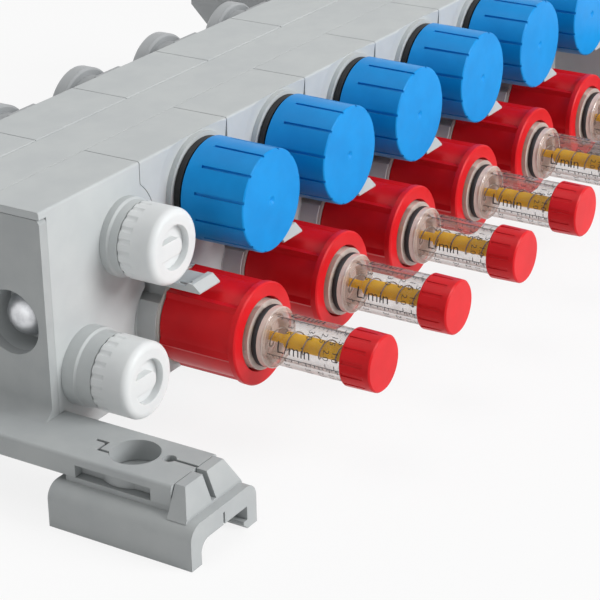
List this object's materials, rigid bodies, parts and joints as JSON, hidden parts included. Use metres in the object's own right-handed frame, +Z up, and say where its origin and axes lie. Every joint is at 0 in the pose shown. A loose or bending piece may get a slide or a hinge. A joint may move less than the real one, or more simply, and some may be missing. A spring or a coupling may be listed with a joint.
{
  "type": "underfloor heating manifold",
  "caption": "Modular plastic supply and return manifold with blue hand caps, red flow meters with clear sight tubes, white drain caps and wall brackets on clip feet.",
  "frame": {"origin": "middle of the base, under the feet", "axes": "+X along the row of loops away from the drain valves, -Y towards the hand caps, +Z up"},
  "size_m": [0.4098, 0.281, 0.0922],
  "materials": {
    "grey_plastic": "fine moulded matt",
    "dark_plastic": "fine moulded matt",
    "blue_plastic": "satin moulded",
    "red_plastic": "satin moulded",
    "yellow_plastic": "satin moulded",
    "white_plastic": "satin moulded",
    "black_rubber": "matt",
    "clear_plastic": "clear polished",
    "brass": "turned",
    "bright_steel": "bright zinc"
  },
  "bodies": {
    "manifold": {"near_end_block": "grey_plastic", "far_end_block": "grey_plastic", "cover_strip": "grey_plastic", "near_bracket": "grey_plastic", "far_bracket": "dark_plastic", "near_front_foot": "grey_plastic", "near_rear_foot": "grey_plastic", "far_front_foot": "grey_plastic", "far_rear_foot": "grey_plastic", "tie_rods": "bright_steel", "tie_rod_nuts": "bright_steel", "joint_clips": "grey_plastic", "chamber_seals": "black_rubber", "cap_rings": "black_rubber", "valve_inserts": "brass", "valve_springs": "bright_steel", "meter_bodies": "white_plastic", "sight_tubes": "clear_plastic", "tube_seals": "black_rubber", "indicator_springs": "bright_steel", "tube_end_caps": "red_plastic", "pipe_nuts": "dark_plastic", "pipe_clamp_rings": "white_plastic", "upper_drain_body": "white_plastic", "lower_drain_body": "white_plastic", "loop_module_1": "grey_plastic", "loop_module_2": "grey_plastic", "loop_module_3": "grey_plastic", "loop_module_4": "grey_plastic", "loop_module_5": "grey_plastic", "loop_module_6": "grey_plastic"},
    "valve_pin_1": {"valve_pin_1": "bright_steel"},
    "hand_cap_1": {"hand_cap_1": "blue_plastic"},
    "adjusting_sleeve_1": {"adjusting_sleeve_1": "red_plastic"},
    "flow_indicator_1": {"flow_indicator_1": "yellow_plastic"},
    "valve_pin_2": {"valve_pin_2": "bright_steel"},
    "hand_cap_2": {"hand_cap_2": "blue_plastic"},
    "adjusting_sleeve_2": {"adjusting_sleeve_2": "red_plastic"},
    "flow_indicator_2": {"flow_indicator_2": "yellow_plastic"},
    "valve_pin_3": {"valve_pin_3": "bright_steel"},
    "hand_cap_3": {"hand_cap_3": "blue_plastic"},
    "adjusting_sleeve_3": {"adjusting_sleeve_3": "red_plastic"},
    "flow_indicator_3": {"flow_indicator_3": "yellow_plastic"},
    "valve_pin_4": {"valve_pin_4": "bright_steel"},
    "hand_cap_4": {"hand_cap_4": "blue_plastic"},
    "adjusting_sleeve_4": {"adjusting_sleeve_4": "red_plastic"},
    "flow_indicator_4": {"flow_indicator_4": "yellow_plastic"},
    "valve_pin_5": {"valve_pin_5": "bright_steel"},
    "hand_cap_5": {"hand_cap_5": "blue_plastic"},
    "adjusting_sleeve_5": {"adjusting_sleeve_5": "red_plastic"},
    "flow_indicator_5": {"flow_indicator_5": "yellow_plastic"},
    "valve_pin_6": {"valve_pin_6": "bright_steel"},
    "hand_cap_6": {"hand_cap_6": "blue_plastic"},
    "adjusting_sleeve_6": {"adjusting_sleeve_6": "red_plastic"},
    "flow_indicator_6": {"flow_indicator_6": "yellow_plastic"},
    "upper_drain_cap": {"upper_drain_cap": "white_plastic"},
    "upper_drain_spindle": {"upper_drain_spindle": "brass"},
    "lower_drain_cap": {"lower_drain_cap": "white_plastic"},
    "lower_drain_spindle": {"lower_drain_spindle": "brass"}
  },
  "joints": [
    {"name": "valve_lift_1", "type": "slide", "parent": "manifold", "child": "valve_pin_1", "axis": [0, -1, 0], "range_m": [0, 0.003]},
    {"name": "hand_cap_turn_1", "type": "hinge", "parent": "valve_pin_1", "child": "hand_cap_1", "pos_m": [-0.098, -0.08547, 0.0732], "axis": [0, -1, 0], "range_deg": [0, 720]},
    {"name": "sleeve_turn_1", "type": "hinge", "parent": "manifold", "child": "adjusting_sleeve_1", "pos_m": [-0.12, -0.06552, 0.0362], "axis": [0, -1, 0], "range_deg": [0, 900]},
    {"name": "flow_reading_1", "type": "slide", "parent": "manifold", "child": "flow_indicator_1", "axis": [0, 1, 0], "range_m": [0, 0.02], "stiffness_N_per_m": 10, "springref_m": -0.004, "deforming": ["indicator_springs"]},
    {"name": "valve_lift_2", "type": "slide", "parent": "manifold", "child": "valve_pin_2", "axis": [0, -1, 0], "range_m": [0, 0.003]},
    {"name": "hand_cap_turn_2", "type": "hinge", "parent": "valve_pin_2", "child": "hand_cap_2", "pos_m": [-0.048, -0.08547, 0.0732], "axis": [0, -1, 0], "range_deg": [0, 720]},
    {"name": "sleeve_turn_2", "type": "hinge", "parent": "manifold", "child": "adjusting_sleeve_2", "pos_m": [-0.07, -0.06552, 0.0362], "axis": [0, -1, 0], "range_deg": [0, 900]},
    {"name": "flow_reading_2", "type": "slide", "parent": "manifold", "child": "flow_indicator_2", "axis": [0, 1, 0], "range_m": [0, 0.02], "stiffness_N_per_m": 10, "springref_m": -0.004, "deforming": ["indicator_springs"]},
    {"name": "valve_lift_3", "type": "slide", "parent": "manifold", "child": "valve_pin_3", "axis": [0, -1, 0], "range_m": [0, 0.003]},
    {"name": "hand_cap_turn_3", "type": "hinge", "parent": "valve_pin_3", "child": "hand_cap_3", "pos_m": [0.002, -0.08547, 0.0732], "axis": [0, -1, 0], "range_deg": [0, 720]},
    {"name": "sleeve_turn_3", "type": "hinge", "parent": "manifold", "child": "adjusting_sleeve_3", "pos_m": [-0.02, -0.06552, 0.0362], "axis": [0, -1, 0], "range_deg": [0, 900]},
    {"name": "flow_reading_3", "type": "slide", "parent": "manifold", "child": "flow_indicator_3", "axis": [0, 1, 0], "range_m": [0, 0.02], "stiffness_N_per_m": 10, "springref_m": -0.004, "deforming": ["indicator_springs"]},
    {"name": "valve_lift_4", "type": "slide", "parent": "manifold", "child": "valve_pin_4", "axis": [0, -1, 0], "range_m": [0, 0.003]},
    {"name": "hand_cap_turn_4", "type": "hinge", "parent": "valve_pin_4", "child": "hand_cap_4", "pos_m": [0.052, -0.08547, 0.0732], "axis": [0, -1, 0], "range_deg": [0, 720]},
    {"name": "sleeve_turn_4", "type": "hinge", "parent": "manifold", "child": "adjusting_sleeve_4", "pos_m": [0.03, -0.06552, 0.0362], "axis": [0, -1, 0], "range_deg": [0, 900]},
    {"name": "flow_reading_4", "type": "slide", "parent": "manifold", "child": "flow_indicator_4", "axis": [0, 1, 0], "range_m": [0, 0.02], "stiffness_N_per_m": 10, "springref_m": -0.004, "deforming": ["indicator_springs"]},
    {"name": "valve_lift_5", "type": "slide", "parent": "manifold", "child": "valve_pin_5", "axis": [0, -1, 0], "range_m": [0, 0.003]},
    {"name": "hand_cap_turn_5", "type": "hinge", "parent": "valve_pin_5", "child": "hand_cap_5", "pos_m": [0.102, -0.08547, 0.0732], "axis": [0, -1, 0], "range_deg": [0, 720]},
    {"name": "sleeve_turn_5", "type": "hinge", "parent": "manifold", "child": "adjusting_sleeve_5", "pos_m": [0.08, -0.06552, 0.0362], "axis": [0, -1, 0], "range_deg": [0, 900]},
    {"name": "flow_reading_5", "type": "slide", "parent": "manifold", "child": "flow_indicator_5", "axis": [0, 1, 0], "range_m": [0, 0.02], "stiffness_N_per_m": 10, "springref_m": -0.004, "deforming": ["indicator_springs"]},
    {"name": "valve_lift_6", "type": "slide", "parent": "manifold", "child": "valve_pin_6", "axis": [0, -1, 0], "range_m": [0, 0.003]},
    {"name": "hand_cap_turn_6", "type": "hinge", "parent": "valve_pin_6", "child": "hand_cap_6", "pos_m": [0.152, -0.08547, 0.0732], "axis": [0, -1, 0], "range_deg": [0, 720]},
    {"name": "sleeve_turn_6", "type": "hinge", "parent": "manifold", "child": "adjusting_sleeve_6", "pos_m": [0.13, -0.06552, 0.0362], "axis": [0, -1, 0], "range_deg": [0, 900]},
    {"name": "flow_reading_6", "type": "slide", "parent": "manifold", "child": "flow_indicator_6", "axis": [0, 1, 0], "range_m": [0, 0.02], "stiffness_N_per_m": 10, "springref_m": -0.004, "deforming": ["indicator_springs"]},
    {"name": "upper_drain_cap_turn", "type": "hinge", "parent": "manifold", "child": "upper_drain_cap", "pos_m": [-0.141, -0.08547, 0.0702], "axis": [0, -1, 0], "range_deg": [0, 360]},
    {"name": "upper_drain_spindle_turn", "type": "hinge", "parent": "manifold", "child": "upper_drain_spindle", "pos_m": [-0.141, -0.08547, 0.0702], "axis": [0, -1, 0], "range_deg": [0, 90]},
    {"name": "lower_drain_cap_turn", "type": "hinge", "parent": "manifold", "child": "lower_drain_cap", "pos_m": [-0.164, -0.08547, 0.0342], "axis": [0, -1, 0], "range_deg": [0, 360]},
    {"name": "lower_drain_spindle_turn", "type": "hinge", "parent": "manifold", "child": "lower_drain_spindle", "pos_m": [-0.164, -0.08547, 0.0342], "axis": [0, -1, 0], "range_deg": [0, 90]}
  ],
  "couplings": [
    {"joint": "hand_cap_turn_1", "follows": "valve_lift_1", "rad_per_m": 4188.8},
    {"joint": "hand_cap_turn_2", "follows": "valve_lift_2", "rad_per_m": 4188.8},
    {"joint": "hand_cap_turn_3", "follows": "valve_lift_3", "rad_per_m": 4188.8},
    {"joint": "hand_cap_turn_4", "follows": "valve_lift_4", "rad_per_m": 4188.8},
    {"joint": "hand_cap_turn_5", "follows": "valve_lift_5", "rad_per_m": 4188.8},
    {"joint": "hand_cap_turn_6", "follows": "valve_lift_6", "rad_per_m": 4188.8}
  ]
}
•••
** WORK REQUIRED **
Count the lines above that contain the word "axes", and reply with only that number.

** WRITTEN ANSWER **
2